Si creces y vives en una gran ciudad, no ignorarás esa sensación de sentirse solo, pese a estar rodeado de miles de personas. Obviamente, residir en una urbe tiene muchas ventajas, un montón de servicios a tu disposición y unas cuantas propuestas culturales interesantes. Sin embargo, a medida que pasan los años, pienso más que la metrópoli se configura de una manera que nos haga creer que vivimos mil experiencias a la vez, cuando, en realidad, somos manipulados a hacer determinadas acciones: trabajar, consumir, descansar; volver a trabajar, consumir cada vez más y, en contra, descansar menos. Pese a este modelo sencillo de vida, el ritmo de las grandes ciudades conlleva cargas económicas que nos atormentan cada noche como si se tratase de un demonio postrado a los pies de nuestras camas.

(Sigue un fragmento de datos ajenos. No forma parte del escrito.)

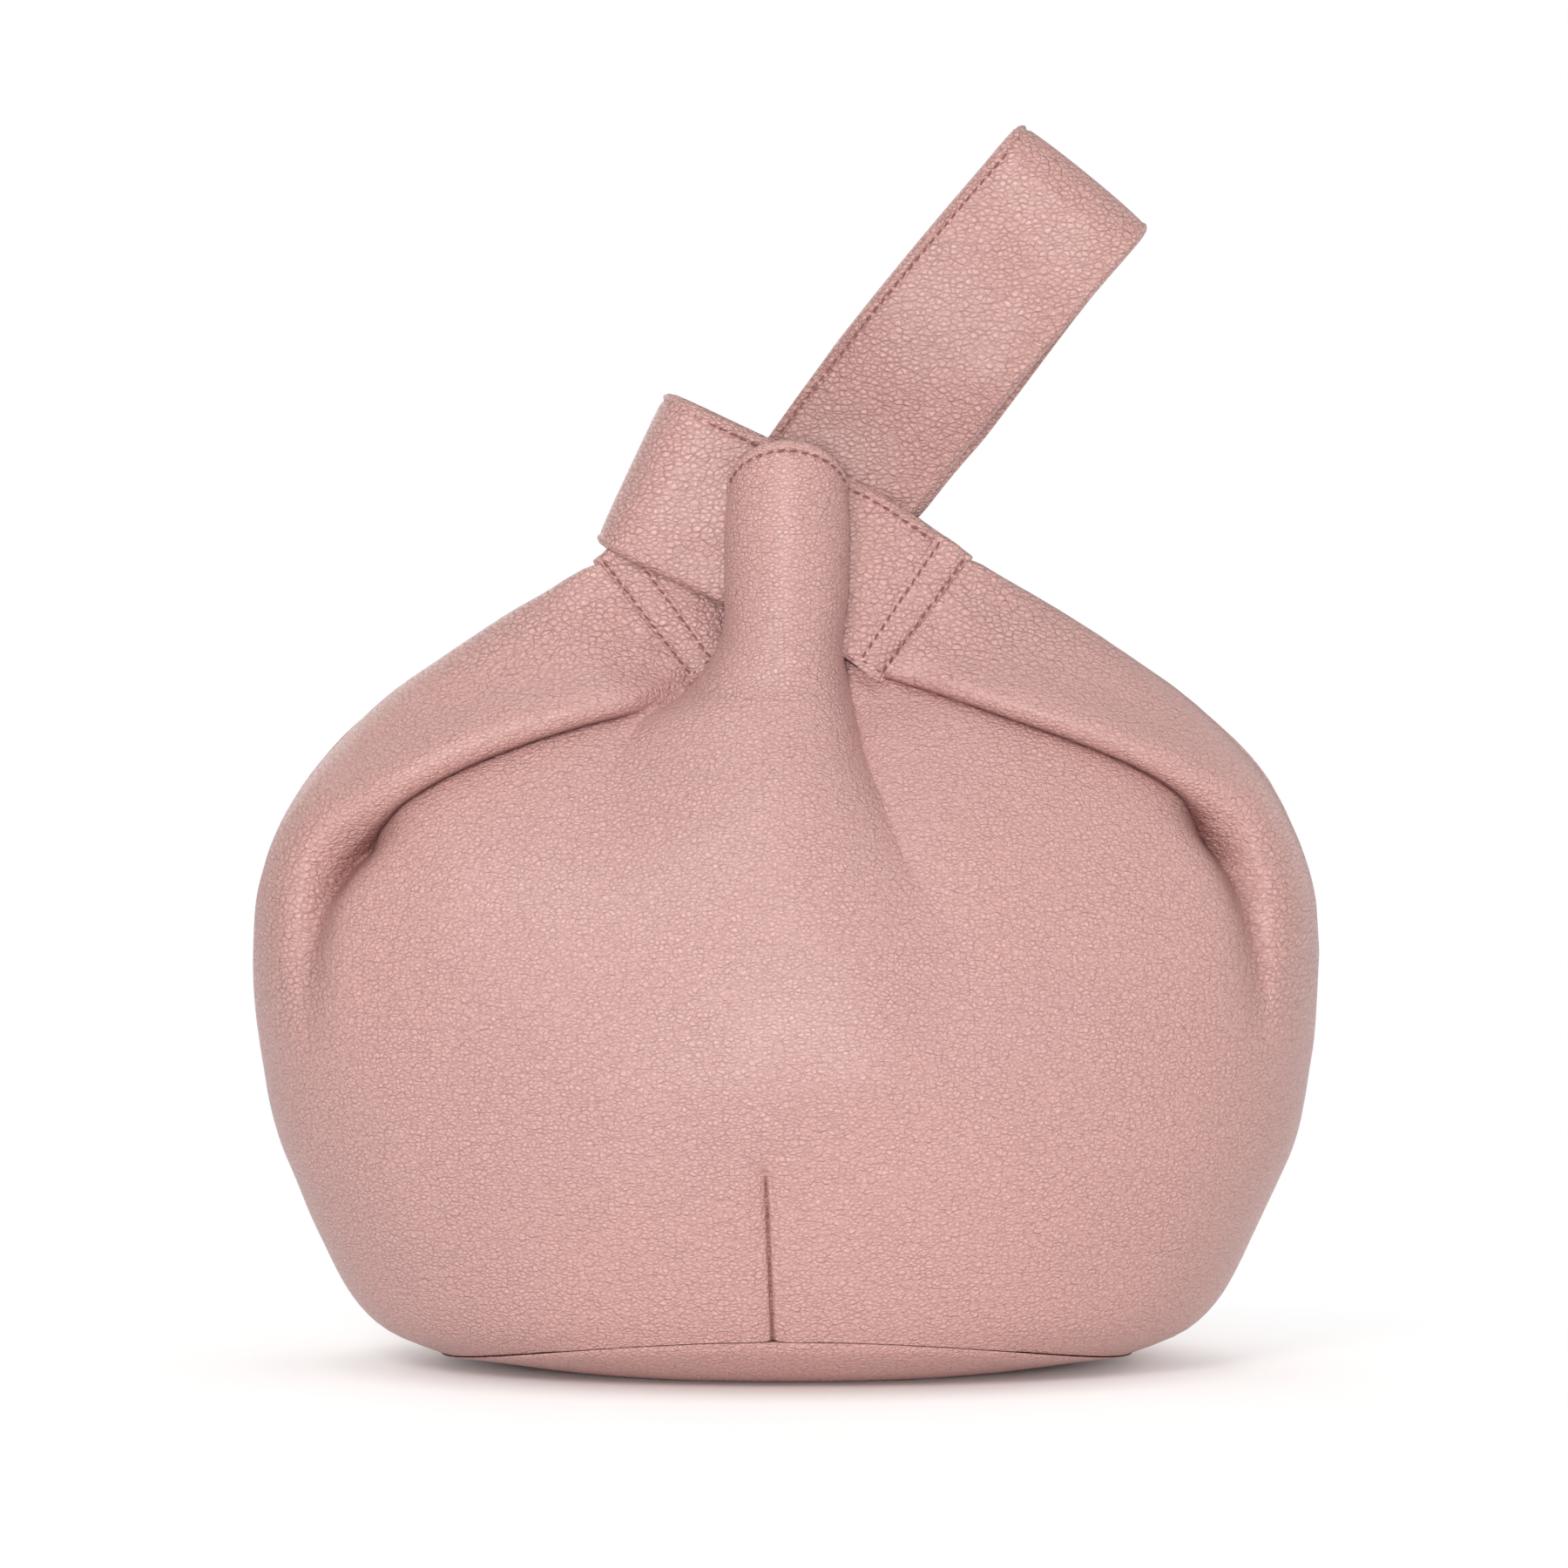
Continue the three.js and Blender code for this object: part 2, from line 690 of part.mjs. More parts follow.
// Thread along the loop's left edge, on its front face, from just past the knot to the tip.
function longLoopThread() {
  const tip = longLoopLength - longLoopFoldRadius;
  const slope = Math.asin((longLoopFoldRadius - neckOuter) / (tip - neckLength));
  const edge = threadInset - strapHalfWidth;
  const startShare = (neckOuter + threadInset) / (tip - neckLength);
  const place = (share, w, rise) => {
    const radius = neckOuter + (longLoopFoldRadius - neckOuter) * share + clearance + rise;
    const centre = neckLength + (tip - neckLength) * share;
    return new THREE.Vector3(w, -Math.cos(slope) * radius, centre - Math.sin(slope) * radius);
  };
  const far = edge + threadWidth;
  const rings = [startShare, 1].map((share) => [
    place(share, edge, 0), place(share, far, 0),
    place(share, far, threadHeight), place(share, edge, threadHeight),
  ]);
  return ringSolid(rings);
}

// Adds one piece to a group, and its twin mirrored through Y where it has one.
function addPiece(group, name, geometry, material) {
  const mesh = new THREE.Mesh(geometry, material);
  mesh.name = name;
  group.add(mesh);
}

function mirrored(geometry) {
  const twin = geometry.clone();
  const position = twin.attributes.position;
  for (let i = 0; i < position.count; i += 1) {
    position.setY(i, -position.getY(i));
  }
  twin.setIndex(Array.from(twin.index.array).reverse());
  return twin;
}

function addTwins(group, frontName, backName, geometry, material) {
  addPiece(group, frontName, geometry, material());
  addPiece(group, backName, mirrored(geometry), material());
}

// The body's wall and base.
function pouch() {
  const group = new THREE.Group();
  const liningOuter = panelThickness + clearance;
  addTwins(group, 'front_panel', 'back_panel', frontLayer(0, panelThickness, true), leather);
  addTwins(
    group, 'front_lining', 'back_lining',
    frontLayer(liningOuter, liningOuter + liningThickness, false), liningCloth,
  );
  const boardBottom = baseThickness + clearance;
  const liningBottom = boardBottom + baseBoardThickness + clearance;
  const stiffener = flatOval(boardBottom, baseBoardThickness, baseProfileShares[0][1]);
  const floorLining = flatOval(liningBottom, baseLiningThickness, baseProfileShares[1][1]);
  addPiece(group, 'base_panel', basePanel(), leather());
  addPiece(group, 'base_board', stiffener, board());
  addPiece(group, 'base_lining', floorLining, liningCloth());
  return group;
}

// The two hem tongues with their facings and edge threads.
function tongues() {
  const group = new THREE.Group();
  addTwins(group, 'front_tongue', 'back_tongue', frontTongue(), leather);
  addTwins(group, 'front_tongue_facing', 'back_tongue_facing', tongueFacing(), leather);
  addTwins(group, 'front_tongue_thread', 'back_tongue_thread', tongueThread(), thread);
  return group;
}

// The short loop, its seam bands and threads.
function shortLoop() {
  const group = new THREE.Group();
  const band = seamBand(shortSeam, shortRun, shortUp, shortDepth, shortSlope);
  const rows = seamThread(shortSeam, shortRun, shortUp, shortDepth, shortSlope);
  addPiece(group, 'short_loop_outer', shortLoopPly(0, outerPly), leather());
  addPiece(group, 'short_loop_inner', shortLoopPly(outerPly + clearance, strapThickness), leather());
  addTwins(group, 'right_seam_band_front', 'right_seam_band_back', band, leather);
  addTwins(group, 'right_seam_thread_front', 'right_seam_thread_back', rows, thread);
  addTwins(group, 'short_loop_thread_front', 'short_loop_thread_back', shortLoopThread(), thread);
  return group;
}

// The long handle: its two root layers, and past the knot the neck and the free loop.
function longHandle() {
  const group = new THREE.Group();
  const band = seamBand(longSeam, rootRun, rootUp, rootDepth, rootSlope);
  const rows = seamThread(longSeam, rootRun, rootUp, rootDepth, rootSlope);
  addTwins(group, 'handle_root_front', 'handle_root_back', handleRoot(), leather);
  addTwins(group, 'left_seam_band_front', 'left_seam_band_back', band, leather);
  addTwins(group, 'left_seam_thread_front', 'left_seam_thread_back', rows, thread);
  const leaning = new THREE.Group();
  leaning.position.copy(knot);
  leaning.rotation.y = lean;
  addTwins(leaning, 'handle_neck_front', 'handle_neck_back', handleNeck(), leather);
  addPiece(leaning, 'long_loop_outer', longLoopPly(0, outerPly), leather());
  addPiece(leaning, 'long_loop_inner', longLoopPly(outerPly + clearance, strapThickness), leather());
  addTwins(leaning, 'long_loop_thread_front', 'long_loop_thread_back', longLoopThread(), thread);
  group.add(leaning);
  return group;
}

const bag = new THREE.Group();
bag.name = 'knot_bag';
bag.add(pouch(), tongues(), shortLoop(), longHandle());

export default bag;
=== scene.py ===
"""Knot bag in pebbled leather: a standing pouch closed by passing its long handle through its short loop.

Lengths in the size tables are millimetres and turn into metres where a mesh is made. The frame is the
model's own: +Z up, -Y towards the viewer, origin on the floor under the middle of the bag.
"""

import logging
import math
from collections.abc import Callable
from dataclasses import dataclass, field
from enum import Enum

import bpy
import numpy as np
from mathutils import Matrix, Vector

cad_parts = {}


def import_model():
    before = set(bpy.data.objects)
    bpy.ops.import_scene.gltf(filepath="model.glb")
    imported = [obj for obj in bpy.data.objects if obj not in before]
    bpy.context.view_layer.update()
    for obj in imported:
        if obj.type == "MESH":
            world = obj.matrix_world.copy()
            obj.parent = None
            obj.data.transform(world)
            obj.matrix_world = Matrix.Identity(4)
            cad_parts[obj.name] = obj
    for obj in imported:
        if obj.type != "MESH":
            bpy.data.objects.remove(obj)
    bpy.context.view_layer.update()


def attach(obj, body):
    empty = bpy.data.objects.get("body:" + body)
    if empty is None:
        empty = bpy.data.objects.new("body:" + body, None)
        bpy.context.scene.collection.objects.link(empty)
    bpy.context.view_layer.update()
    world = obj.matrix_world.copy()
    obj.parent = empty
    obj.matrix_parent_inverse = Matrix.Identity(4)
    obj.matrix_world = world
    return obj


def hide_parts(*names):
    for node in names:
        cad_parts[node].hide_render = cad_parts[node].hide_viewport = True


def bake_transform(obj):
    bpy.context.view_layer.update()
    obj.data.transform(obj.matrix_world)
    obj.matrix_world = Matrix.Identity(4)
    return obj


Array = np.ndarray
MM = 0.001
WHITE = (1.0, 1.0, 1.0)
SHARP_ANGLE = math.radians(50.0)
CLOSING_RING = 1e-3
LOG = logging.getLogger("knot_bag")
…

Sin embargo, este concepto de ente que tan solo es uno más de la masa no es cosa del siglo XXI. Edward Hopper, uno de los pintores que más ha influido al séptimo arte, concibió la mayor parte de su obra alrededor de la soledad del individuo. Muchos de los personajes aparecían en cafeterías, solos o acompañados, con la mirada perdida. ¿Cuántas veces hemos permanecido en un lugar físicamente sin estarlo mentalmente? Demasiadas, ¿verdad?
Hopper se adelantó a las consecuencias del sistema capitalista, ese orden económico que cada vez parece más un juego sin normas, en el cuál vence el más fuerte y poderoso y los más débiles, al más puro estilo de la selección natural, acaban por desaparecer. El pintor norteamericano creó la mayor parte de su obra durante la primera parte del s.XX, vivió la Gran Depresión y la Segunda Guerra Mundial, de este modo, fue testigo de cómo Estados Unidos pasó de ser un país sumido en la miseria a convertirse en la gran potencia mundial. A Hopper no le importaban los grandes acontecimientos ni los héroes, se centraba en la gente común, quería espiarles, actuar de voyeur –al más puro estilo Hitchcock en La ventana indiscreta (1954); el artista deseaba introducirse en sus casas, en sus habitaciones, como en el cuadro Sol matutino (1952) una de sus obras más célebres, más íntimas y mejor ejecutadas de su carrera. Y toda esa intensidad se plasmará en la visión que Gustav Deutsch ofrece de su pintura en Shirley. Visiones de una realidad.